Ship attacked off coast of Yemen as Houthi rebel campaign appears reinvigorated

‘Vessel and all crew are safe,’ says UK maritime trade center; Houthis yet to claim responsibility for assault, which comes day after strike on US ship ended weekslong Red Sea lull

Illustrative: Houthi supporters attend a rally against the United States and Israel and in support of Palestinians in the Gaza Strip, in Sanaa, Yemen, April 19, 2024. (AP Photo/Osamah Abdulrahman)
Illustrative: Houthi supporters attend a rally against the United States and Israel and in support of Palestinians in the Gaza Strip, in Sanaa, Yemen, April 19, 2024. (AP Photo/Osamah Abdulrahman)

A ship traveling in the Gulf of Aden came under attack Thursday, officials said, the latest assault likely carried out by Yemen’s Houthi rebels over Israel’s ongoing war on Hamas in the Gaza Strip.

The attack comes after the United States military said early Thursday that an allied warship had shot down a Houthi missile targeting a vessel the day before near the same area. The Houthis claimed responsibility for the Wednesday assault, which came after a period of relatively few attacks on shipping in the region, which the Yemeni rebels say they are carrying out in support of the Palestinians amid the Gaza war.

In Thursday’s attack, a ship was targeted just over 25 kilometers (16 miles) southwest of Aden, the British military’s United Kingdom Maritime Trade Operations Center said.

The captain “reports a loud bang heard and a splash and smoke seen coming from the sea,” the UKMTO said. “Vessel and all crew are safe.”

The attack was also reported by the private security firm Ambrey.

The Houthis did not immediately claim responsibility for the attack, though it typically takes them hours to acknowledge an assault. European Union forces separately shot down a drone launched from Houthi territory on Thursday, said Gen. Robert Brieger, chairman of the EU military committee.

The Houthis have since November launched more than 50 attacks on shipping, seized one vessel and sank another, according to the US Maritime Administration.

Illustrative: A handout picture provided by the Yemeni Al-Joumhouriya TV on February 26, 2024, shows the Rubymar cargo ship sinking off the coast of Yemen, a week after being targeted in a Houthi attack. (Al-Joumhouriya TV/AFP)

Houthi attacks have dropped in recent weeks as the rebels have been targeted by a US-led airstrike campaign in Yemen, and shipping through the Red Sea and Gulf of Aden has declined because of the threat. American officials have speculated that the rebels may be running out of weapons as a result of both the US-led campaign against them and their steady firing of drones and missiles in the last months.

Wednesday’s attack was the first one by rebels in some time. An explosion struck some 130 kilometers (81 miles) southeast of Djibouti in the Gulf of Aden, the UKMTO said.

Early Thursday, the US military’s Central Command said the explosion came from a coalition warship shooting down the missile likely targeting the MV Yorktown, a US-flagged, owned and operated vessel with 18 US and four Greek crew members.

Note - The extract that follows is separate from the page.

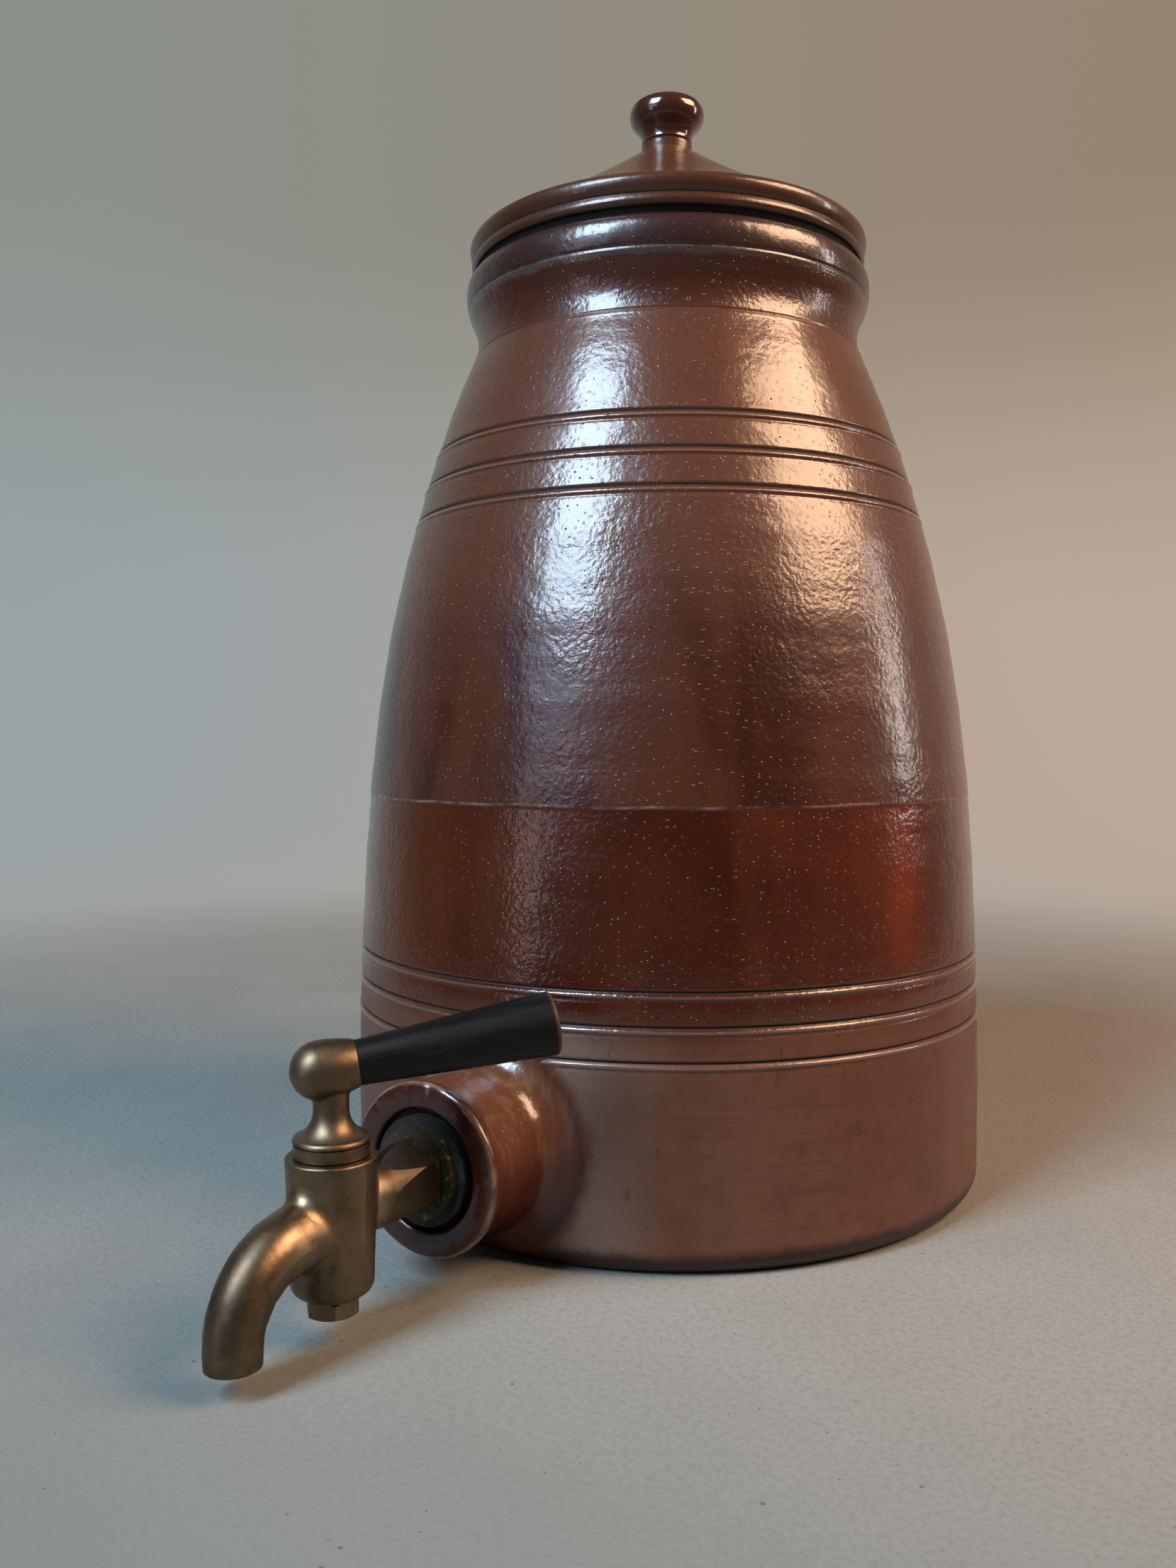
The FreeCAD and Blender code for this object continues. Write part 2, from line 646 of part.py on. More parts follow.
def nut(doc, name, flats, bore, thickness, chamfer, **place):
    """A hexagon nut that lies on its own XY plane, with the corners turned off at its far end."""
    body = add_body(doc, name, **place)
    shape = add_sketch(body, f"{name}_outline", "XY_Plane")
    draw_hexagon(shape, flats)
    draw_circle(shape, bore)
    push(body, "Pad", f"{name}_hexagon", shape, thickness)
    shape = add_sketch(body, f"{name}_chamfer_outline", "XZ_Plane")
    corner = f"{flats} / sqrt(3)"
    draw(shape, [(f"{corner} - {chamfer} * sqrt(3)", thickness),
                 (f"{corner} + {chamfer} * sqrt(3)", f"{thickness} - 2 * {chamfer}"),
                 (f"{corner} + {chamfer} * sqrt(3)", thickness)])
    turn(body, "Groove", f"{name}_chamfer", shape)
    return body


def key_washer(doc):
    return ring(doc, "key_washer", "key_washer_radius", "stub_radius + thread_clearance",
                "key_washer_thickness", ahead=BARREL_Y, turn="handle_azimuth",
                up="tap_height - barrel_drop - washer_gap - key_washer_thickness")


def key_nut(doc):
    return nut(doc, "key_nut", "key_nut_flats", "stub_radius + thread_clearance",
               "key_nut_thickness", "key_nut_chamfer", ahead=BARREL_Y, turn="handle_azimuth",
               roll=f"2 * {QUARTER_TURN}",
               up="tap_height - barrel_drop - washer_gap - key_washer_thickness")


def outer_gasket(doc):
    return ring(doc, "outer_gasket", "outer_gasket_radius", "tail_radius + tail_clearance",
                "outer_gasket_thickness", ahead=GASKET_SEAT, up="tap_height", roll=QUARTER_TURN)


def inner_gasket(doc):
    return ring(doc, "inner_gasket", "inner_gasket_radius", "tail_radius + tail_clearance",
                "inner_gasket_thickness", ahead=WASHER_SEAT, up="tap_height", roll=QUARTER_TURN)


def inner_washer(doc):
    return ring(doc, "inner_washer", "inner_washer_radius", "tail_radius + tail_clearance",
                "inner_washer_thickness", ahead=NUT_SEAT, up="tap_height", roll=QUARTER_TURN)


def back_nut(doc):
    return nut(doc, "back_nut", "back_nut_flats", "tail_radius + thread_clearance",
               "back_nut_thickness", "back_nut_chamfer", ahead=NUT_SEAT, up="tap_height",
               roll=f"-1 * {QUARTER_TURN}")


def handle_part(doc, name, corners):
    """A turned piece on the handle's tilted axis, which leaves the middle of the key's ball."""
    body = add_body(doc, name, ahead=BARREL_Y, up="tap_height", turn="handle_azimuth")
    shape = add_sketch(body, f"{name}_outline", "XZ_Plane", up="ball_height", tilt="handle_tilt")
    draw(shape, corners)
    turn(body, "Revolution", f"{name}_turning", shape, "H_Axis")
    return body


def handle_grip(doc):
    hole = "rod_radius + rod_clearance"
    hole_end = "socket_face + rod_in_grip + rod_clearance"
    tip = "socket_face + grip_length"
    return handle_part(doc, "handle_grip", [
        (hole_end, "0"),
        (tip, "0"),
        (tip, "grip_tip_radius - grip_edge"),
        (f"{tip} - grip_edge", "grip_tip_radius", "grip_edge"),
        ("socket_face", "grip_root_radius"),
        ("socket_face", hole),
        (hole_end, hole),
    ])


def handle_rod(doc):
    near = "socket_face - rod_in_ball + rod_clearance"
    far = "socket_face + rod_in_grip"
    return handle_part(doc, "handle_rod",
                       [(near, "0"), (far, "0"), (far, "rod_radius"), (near, "rod_radius")])


def check(doc):
    for part in doc.Objects:
        if "Invalid" in part.State or "Error" in part.State:
            raise RuntimeError(f"{part.Name} did not compute: {part.State}")


def main():
    doc = FreeCAD.newDocument("WaterPot")
    add_sheet(doc)
    makers = (jar, lid, tap_body, tap_key, key_washer, key_nut, handle_grip, handle_rod,
              outer_gasket, inner_gasket, inner_washer, back_nut)
    parts = [maker(doc) for maker in makers]
    doc.recompute()
    check(doc)
    for part in parts:
        if part.Shape.isNull() or not part.Shape.isValid() or len(part.Shape.Solids) != 1:
            raise RuntimeError(f"{part.Label} is not one valid solid")
    os.makedirs("parts", exist_ok=True)
    for part in parts:
        part.Shape.exportStep(f"parts/{part.Label}.step")
        box = part.Shape.BoundBox
        print(f"{part.Label}: {part.Shape.Volume:.1f} mm3, z {box.ZMin:.1f} to {box.ZMax:.1f}")


main()
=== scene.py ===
import math
from types import SimpleNamespace

import bpy
from mathutils import Euler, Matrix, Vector, noise


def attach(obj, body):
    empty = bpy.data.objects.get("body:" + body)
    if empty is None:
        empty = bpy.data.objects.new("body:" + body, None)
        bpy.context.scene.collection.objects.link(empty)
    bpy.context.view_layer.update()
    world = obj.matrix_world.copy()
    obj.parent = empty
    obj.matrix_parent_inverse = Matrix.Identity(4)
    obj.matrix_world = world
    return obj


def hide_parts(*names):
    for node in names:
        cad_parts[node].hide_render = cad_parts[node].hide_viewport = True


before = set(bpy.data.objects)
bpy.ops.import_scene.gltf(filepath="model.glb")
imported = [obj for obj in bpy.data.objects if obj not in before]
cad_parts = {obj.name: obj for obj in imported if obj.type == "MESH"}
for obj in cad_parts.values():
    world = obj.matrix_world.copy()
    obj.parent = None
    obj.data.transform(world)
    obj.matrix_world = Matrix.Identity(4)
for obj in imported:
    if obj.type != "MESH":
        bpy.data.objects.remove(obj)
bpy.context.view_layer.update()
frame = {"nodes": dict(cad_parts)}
nodes = frame["nodes"]
mm = 0.001
print("frame loaded:", ", ".join(nodes))


# small helpers

def colour(hexText):
    parts = [int(hexText[place:place + 2], 16) / 255 for place in (0, 2, 4)]
    linear = [part / 12.92 if part <= 0.04045 else ((part + 0.055) / 1.055) ** 2.4 for part in parts]
    return (*linear, 1)


def smoothStep(value, low, high):
    share = min(max((value - low) / (high - low), 0), 1)
    return share * share * (3 - 2 * share)


def bell(distance, width):
    return math.exp(-(distance / width) ** 2)


def onlyObject(piece):
    bpy.ops.object.select_all(action="DESELECT")
    piece.select_set(True)
    bpy.context.view_layer.objects.active = piece


def editing(on):
    # into edit mode, or out of it
    bpy.ops.object.mode_set(mode="EDIT" if on else "OBJECT")


def selectMesh(on):
    bpy.ops.mesh.select_all(action="SELECT" if on else "DESELECT")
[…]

“There were no injuries or damage reported by US, coalition or commercial ships,” Central Command said.

Brig. Gen. Yahya Saree, a Houthi military spokesman, claimed responsibility for the attack, but insisted without evidence that the missile had hit the Yorktown. Saree also claimed the Houthis targeted another ship in the Indian Ocean, without providing proof. The Houthis have made repeated claims that turned out to be false during their yearslong war in Yemen.

The Houthis have said they will continue their attacks until Israel ends its war in Gaza, which has killed more than 34,000 Palestinians there, according to the Strip’s Hamas-run health ministry. The figure, which cannot be independently verified, does not distinguish between combatants and civilians, and includes some 13,000 Hamas gunmen Israel says it has killed in battle. Israel also says it killed some 1,000 terrorists inside Israel on October 7.

The war began after thousands of Hamas-led terrorists stormed southern Israel on October 7, to kill nearly 1,200 people, mostly civilians, and take over 250 hostages.

Most of the ships targeted by the Houthis have had little or no direct connection to Israel, the US, or other nations involved in the war. The rebels have also fired missiles toward Israel, though they have largely fallen short or been intercepted.